HOUSES FOR HAUNTED GHOSTS*
*Spoilers ahead!
Impossible, not to mention Tim Burton’s Beetlejuice (1988). Set in an isolated Victorian house on the top of a hill, and even in a building’s model, the movie reverses the usual point of view. Indeed, the house is haunted… by unscrupulous people who aim to turn it into a tourist attraction and profit from the resident ghosts’ presence.
The same – but definitively scarier – perspective is the crucial mystery of The Others by Alejandro Amenabar (2001). The thriller movie is set in a lonely mansion enveloped by fog. The family inhabiting it is haunted by poltergeist-like presences and a great mystery. The movie is set at Palacio de Los Hornillos in Las Fraguas, Spain. Even if the building is not Victorian, it clearly recalls the dark archetype.
PAYING TRIBUTE…
Recent movies, cartoons, and TV series pay tribute to the Victorian haunted house. In the Wednesday is missing episode Scooby-Doo and its gang celebrate and visits the Addams Family mansion. In the latest It by Andrés Muschietti (2017), the evil clown’s home at the movie’s end rots alone at the edge of a quiet neighbourhood. The Phantom Manor at Disneyland Paris was inspired by the Bates manor in Psycho. Let’s not forget the Stephen & Tabitha King Foundation in Maine, US, a Victorian mansion, home to the famed horror novelist, with wrought-iron bats & spiders on the gate.

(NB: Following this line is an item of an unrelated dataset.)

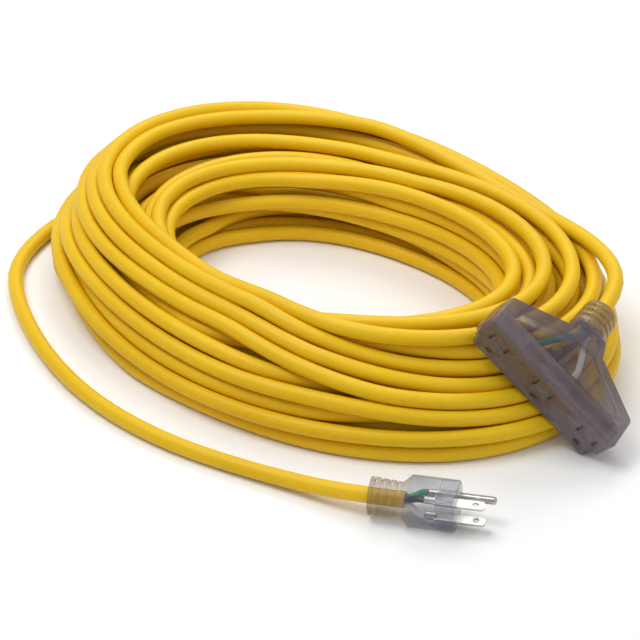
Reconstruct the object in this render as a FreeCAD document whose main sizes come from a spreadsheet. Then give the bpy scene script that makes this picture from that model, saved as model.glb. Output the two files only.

Egon Spengler’s neglected farmhouse is the real star of Ghostbusters: Afterlife by Jason Reitman (2021). Production designer François Audouy studied the architecture of Queen Anne-style homes built in the Midwest. Victorian architecture, countryside, and iconic Cadillacs in a barn.
The final battle of the fourth season of Stranger Things (2022) is set in the villain Vecna’s former house. The whole building is a real Victorian house and former b&b built in 1882 and located in Rome, Georgia, US. The towers, the front porch, the advanced state of decay, all the ingredients are there in plain sight and even exasperated in its parallel dimension.